Organisation und Rechtsrahmen
Im Bereich Kulturerhalt arbeiten am Deutschen Archäologischen Institut arbeiten zahlreiche Spezialist:innen und Disziplinen zusammen Beim Erhalt von Baudenkmälern ist besonders die historische Bauforschung und das Architekturreferat gefragt. Nicht wenige der Stätten, an denen das DAI weltweit tätig ist, gelten als Weltkulturerbe gemäß der UNESCO-Welterbekonvention. Neben den Vorschriften zum Denkmalschutz und Kulturerhalt in den Gastländern unterliegt das DAI bei der Konservierung und Restaurierung an archäologischen Stätten unter anderem der Konvention von Valletta, die den Schutz des archäologischen Erbes regelt.

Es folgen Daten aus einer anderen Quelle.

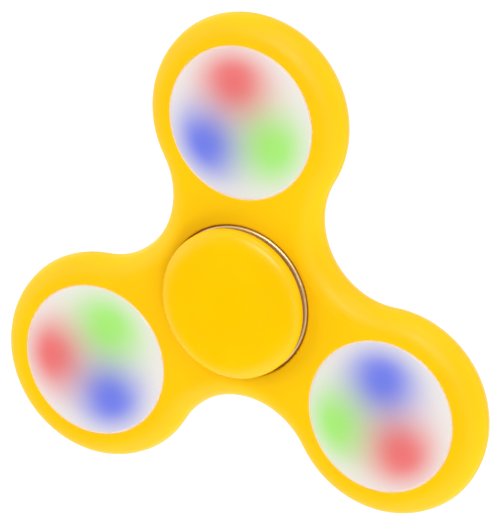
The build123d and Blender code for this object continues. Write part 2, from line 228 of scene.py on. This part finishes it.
def paint(material, *names):
    """Gives one material to some CAD nodes."""
    for name in names:
        mesh = NODES[name].data
        mesh.materials.clear()
        mesh.materials.append(material)


def centre_of(node):
    """Middle of a node's box, dropped to level zero."""
    low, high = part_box(node)
    return Vector(((low.x + high.x) / 2, (low.y + high.y) / 2, 0))


# ---- plastics ----
YELLOW = srgb(254, 200, 0)
YELLOW_DEEP = srgb(253, 195, 0)
BODY_SATIN = {"rough_from": 0.42, "gloss": 0.13}
CAP_SATIN = {"rough_from": 0.25, "gloss": 0.14}
POLISH_DEPTH = 0.07
# level of the body's widest outline, where the two halves of its mould met
SEAM_LEVEL = 0.4
# half height of the band round it that fingers rub, and how far the band fades
RUBBED_HALF = 1.0
RUBBED_FADE = 1.6
# radii between which a cap's polish fades
THUMB_PAD = (2.0, 6.5)


def yellow_plastic(name, polish, rough_from, gloss):
    """Satin moulded ABS: faint flow shading, fine mould texture, and a polish where it is handled."""
    r = Recipe(name)
    flow = r.noise(r.place, 0.06, 3.0)
    grain = r.noise(r.place, 3.2, 4.0, 0.6)
    cloud = r.noise(r.place, 0.35, 3.0)
    colour = r.mix(r.ease(flow, 0.35, 0.65), YELLOW_DEEP, YELLOW)
    rough = r.spread(cloud, rough_from, rough_from + 0.05)
    rough = r.math("ADD", rough, r.spread(grain, -0.02, 0.02))
    rough = r.math("SUBTRACT", rough, r.both(polish(r), POLISH_DEPTH))
    texture = r.bump(grain, 0.004)
    normal = r.bump(cloud, 0.01, texture)
    return r.finish(Base_Color=colour, Roughness=rough, Normal=normal, Specular_IOR_Level=gloss)


def body_polish(r):
    """The outside edge is rubbed by fingers more than the faces."""
    z = r.split(r.place)[2]
    return r.near(z, SEAM_LEVEL, RUBBED_HALF, RUBBED_FADE)


def cap_polish(r):
    """The pad in the middle of a cap is rubbed smooth by the thumb."""
    return r.ease(r.radius(r.place), *THUMB_PAD, 1.0, 0.0)


LENS_WHITE = (0.68, 0.65, 0.61, 1.0)
LENS_COOL = (0.67, 0.64, 0.62, 1.0)
LENS_GLOSS = 0.25
GLOW_TINTS = {
    "red": (1.0, 0.22, 0.23, 1.0),
    "blue": (0.2, 0.265, 1.05, 1.0),
    "green": (0.45, 1.04, 0.24, 1.0),
}
# radius at which a glow has faded to 1/e, and how squarely it fades
GLOW_REACH = 5.85
GLOW_POWER = 2.3
GLOW_LIGHT = 0.25
# radii between which all the glows of a lens fade
GLOW_RIM = (7.4, 14.6)
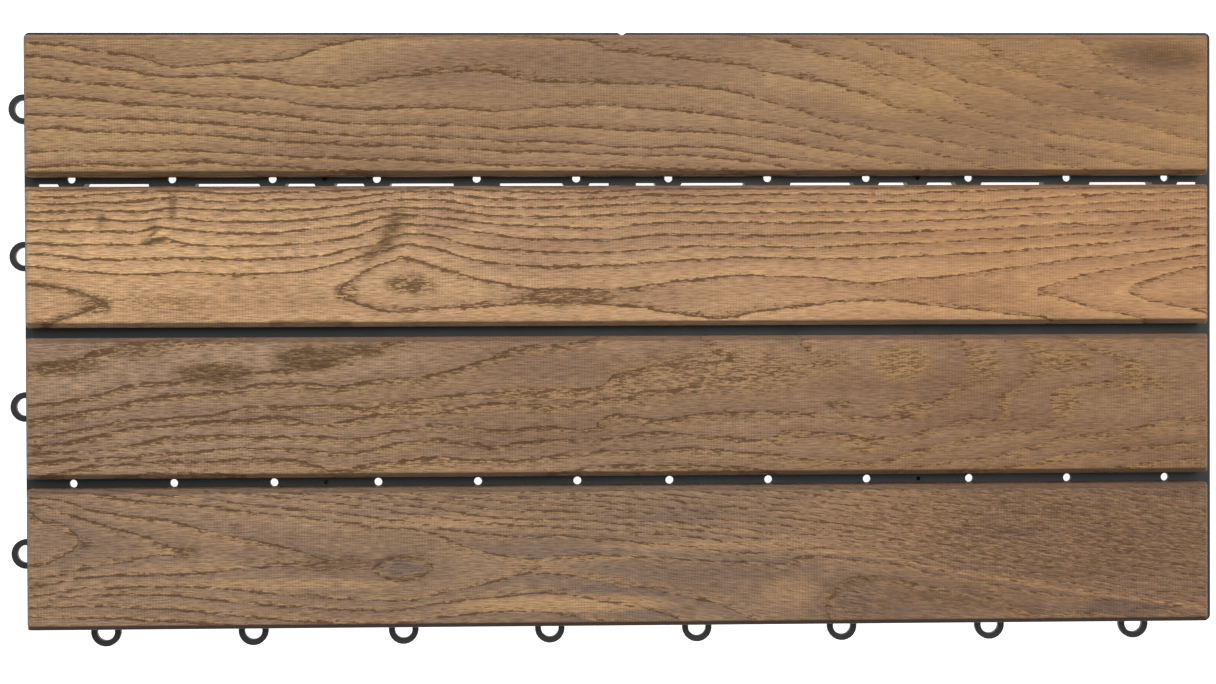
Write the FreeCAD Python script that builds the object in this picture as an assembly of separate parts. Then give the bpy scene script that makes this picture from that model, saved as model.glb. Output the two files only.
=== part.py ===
import FreeCAD, Part

import math
import os

# Interlocking deck tile: four wooden slats screwed from below to two square plastic grid bases.
# Sizes are in millimetres. X runs along the slats, Y across them and Z up. The origin is the
# middle of the tile on the ground. Loops stick out of the -X and -Y sides of each base, and
# pegs under the rim of the +X and +Y sides drop into the loops of the next base.

# Slats
slat_length = 600.0
slat_width = 71.1
slat_thickness = 15.0
slat_gap = 5.2
slat_edge_chamfer = 2.2
slat_end_chamfer = 1.2
slat_underside_chamfer = 1.0
slat_corner_radius = 0.8

# The slats lie a little off the middle of the bases, as they were screwed on
slat_shift_x = -1.1
slat_shift_y = -0.6

# Outline and section of a base
end_reach = 4.5
side_reach = 2.25
base_height = 11.0
plate_thickness = 2.5
rib_clearance = 4.0
rib_thickness = 1.8
rim_width = 7.0
rim_corner_radius = 3.0
strip_width = 4.8
centre_strip_width = 7.0

# Feet, all open below, with a drain hole through the plate above each. They repeat often, so
# they are many-sided and not round, as the fasteners are.
foot_middle_spacing = 53.1
foot_side_inset = 23.7
foot_row_offset = 1.25
foot_radius = 7.25
wide_foot_radius = 11.9
foot_wall = 1.7
drain_radius = 2.0
foot_sides = 12
bore_sides = 8

# Solid studs, tabs under the ribs and blocks that carry the base between the open feet
stud_radius = 5.9
dimple_radius = 1.1
dimple_depth = 5.0
gate_radius = 1.8
gate_rise = 0.4
tab_length = 22.0
block_length = 12.0
corner_block = 9.0

# Loops and the pegs that drop into them
clip_middle_spacing = 77.2
clip_side_inset = 38.15
loop_reach = 9.8
loop_radius = 7.6
loop_wall = 3.05
loop_height = 3.0
loop_sides = 24
peg_clearance = 0.3
peg_setback = 0.7
peg_lift = 0.6

# Screws and the bosses that they pull up against the slats
screw_radius = 1.75
screw_length = 15.0
screw_head_radius = 3.5
screw_head_height = 2.2
screw_clearance = 0.2
screw_head_clearance = 0.6
boss_radius = 4.8
boss_height = 6.0
fastener_sides = 8

# Places that follow from the sizes above
slat_names = ("slat_back", "slat_mid_back", "slat_mid_front", "slat_front")
slat_pitch = slat_width + slat_gap
slat_rows = [slat_pitch * (1.5 - index) for index in range(len(slat_names))]
deck_width = slat_pitch * len(slat_names) - slat_gap
base_x = slat_length / 2 + end_reach
base_y = deck_width + 2 * side_reach
plate_bottom = base_height - plate_thickness
deck_top = base_height + slat_thickness
near_column = foot_middle_spacing / 2
screw_column = base_x / 2 - foot_side_inset
wide_column = (near_column + screw_column) / 2
foot_row = slat_pitch + foot_row_offset
boss_bottom = base_height - boss_height


def both(values):
    """Each value with its mirror image about the middle."""
    return [sign * value for value in values for sign in (-1, 1)]


def slab(x, y, length, width, bottom, top):
    """A box centred on x and y."""
    corner = FreeCAD.Vector(x - length / 2, y - width / 2, bottom)
    return Part.makeBox(length, width, top - bottom, corner)


def sided_post(x, y, radius, sides, bottom, top):
    """An upright bar whose flats are the radius away from its middle."""
    turn = 2 * math.pi / sides
    corner = radius / math.cos(turn / 2)
    points = []
    for index in range(sides):
        angle = (index + 0.5) * turn
        points.append((x + corner * math.cos(angle), y + corner * math.sin(angle), bottom))
    return prism(points, (0, 0, top - bottom))


def rounded_slab(length, width, radius, bottom, top):
    """A box centred on the origin with its upright edges rounded."""
    block = slab(0, 0, length, width, bottom, top)
    upright = [edge for edge in block.Edges if abs(edge.tangentAt(0).z) > 0.5]
    return block.makeFillet(radius, upright)


def prism(points, run):
    """A closed outline of points, swept along the vector run."""
    outline = Part.makePolygon([FreeCAD.Vector(*point) for point in points + points[:1]])
    return Part.Face(outline).extrude(FreeCAD.Vector(*run))


def slat_section():
    """The section across a slat, swept along its length."""
    side = slat_width / 2
    end = -slat_length / 2
    right = [
        (end, side - slat_underside_chamfer, base_height),
        (end, side, base_height + slat_underside_chamfer),
        (end, side, deck_top - slat_edge_chamfer),
        (end, side - slat_edge_chamfer, deck_top),
    ]
    left = [(x, -y, z) for x, y, z in reversed(right)]
    return prism(right + left, (slat_length, 0, 0))


def slat_side_view():
    """The outline of a slat seen from its long side, swept across its width."""
    end = slat_length / 2
    side = -slat_width / 2
    right = [
        (end, side, base_height),
        (end, side, deck_top - slat_end_chamfer),
        (end - slat_end_chamfer, side, deck_top),
    ]
    left = [(-x, y, z) for x, y, z in reversed(right)]
    return prism(right + left, (0, slat_width, 0))


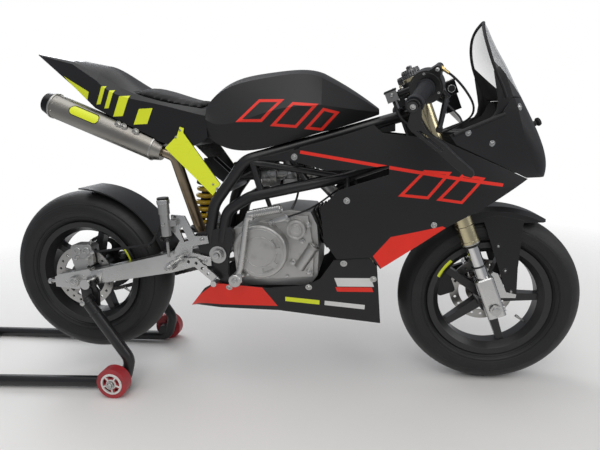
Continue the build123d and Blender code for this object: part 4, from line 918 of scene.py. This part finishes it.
def screen_trim(rubber, bright, panel):
    """The black edging of the screen, its screws, and the nose's rolled lip, ears, screws and rubber stop."""
    edging = Kit("screen_edging", rubber, "black_small")
    right, left = [[screen_point(side, row) for row in SCREEN_ROWS] for side in (RIGHT, LEFT)]
    edging.line([*right, *reversed(left)], 3.8)
    edging.done()
    ears = Kit("nose_ears", panel, "black_panel")
    for side in (RIGHT, LEFT):
        outline = [
            (1133, 722), (1150, 733), (1157, 744), (1160, 764), (1157, 786), (1148, 836), (1160, 846),
            (1176, 826), (1194, 776), (1170, 736),
        ]
        ears.plate(outline, side * 102.2, side * 104.6, 0.6)
    ears.done()
    screws = Kit("panel_screws", bright, "steel")
    places = {
        "nose_cowl": ((1213, 751, 6), (1090, 696, 5), (1150, 668, 5)),
        "fairing": ((671, 656, 5.5), (800, 545, 5.5), (1010, 480, 5)),
        "belly_pan": ((787, 378, 6), (862, 332, 6), (468, 304, 6), (690, 306, 6)),
    }
    for node, rows in places.items():
        for side, suffix in ((RIGHT, "_right"), (LEFT, "_left")):
            for x, z, radius in rows:
                at, normal = from_side(node + suffix if node == "fairing" else node, x, z, side)
                screws.bolt(at, normal, radius, radius * 0.45, "dome")
                screws.ring(radius * 0.9, radius * 1.5, -0.6, 0.7, at, normal)
    stop = Kit("nose_stop", rubber, "black_small")
    at, normal = meet("nose_cowl", (1500, 0, 706), (-1, 0, 0))
    stop.lathe([(0, -2), (7, -2), (7, 9), (10, 11), (11.5, 14), (10, 19), (5, 21), (0, 21)], at, normal)
    stop.done()
    lip = Kit("nose_lip", panel, "black_panel")
    edge = [(1176, 737), (1136, 722), (1088, 705.5), (1055, 693)]
    for side in (RIGHT, LEFT):
        lip.line([from_side("nose_cowl", x, z, side)[0] for x, z in edge], 4.5)
    lip.done()
    return screws


def tail_fittings(screws, black, bright):
    """The strut bolts, and the silencer's rings, cap, lugs and rivets."""
    along = (SILENCER_REAR - SILENCER_FRONT).normalized()
    rise = ACROSS.cross(along)
    oval = 1.058
    steel = Kit("silencer_fittings", bright, "titanium")
    steel.ring(34.2, 35.6, 24, 29, SILENCER_FRONT, along, 40, wide=oval)
    steel.ring(34.2, 35.8, 328, 333, SILENCER_FRONT, along, 40, wide=oval)
    black.ring(16.8, 23, 352, 360, SILENCER_FRONT, along, 32, 1.5)
    for out in circle(10, ACROSS * 1.06, rise, 0.5):
        steel.bolt(SILENCER_FRONT + along * 321 + out * 34, out, 2.4, 1.4, "dome")
    # Lugs that hang the silencer from the seat frame: distance along it
    for run in (80, 116, 132):
        at, out = SILENCER_FRONT + along * run + rise * 25 - ACROSS * 27, (0, -1, 0.2)
        steel.bolt(at, out, 7.5, 4, "dome")
        steel.ring(6, 10.5, -6, 1, at, out)
    steel.done()
    screws.pairs([(x, 110, z, 4, 2.2, "dome") for x, z in ((352, 718), (366, 735), (444, 590), (453, 578))])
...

Darunter fallen neben beweglichen Gegenständen vor allem „Bauwerke, Gebäude, Ensembles, erschlossene Stätten […und] Denkmäler jeder Art sowie ihre Umgebung“. Im Gegensatz zu archäologischen Funden erfolgen Maßnahmen zum Schutz, zur Erhaltung und Vermittlung des gebauten Erbes fast ausschließlich an Ort und Stelle unter Berücksichtigung der klimatischen Bedingungen sowie der Einbettung in die archäologische Stätte und die umgebende Landschaft. Die Charta von Venedig von 1964 über die Konservierung und Restaurierung von Denkmälern und Ensembles betont, dass die Erhaltung von Denkmälern durch für die Gesellschaft nützliche Funktionen begünstigt wird. Denkmalpflege und Kulturerhalt an archäologischen Stätten müssen daher einerseits die Erhaltung der historischen Bausubstanz und Zugänglichkeit für die Forschung, andererseits die Vermittlung und touristische Erschließung der Stätte miteinander vereinen. Alle Maßnahmen der Restaurierung und Konservierung, an denen das DAI beteiligt ist, werden im Vorfeld durch den Baudenkmalausschuss, ein unabhängiges Gremium aus Expertinnen und Experten, evaluiert.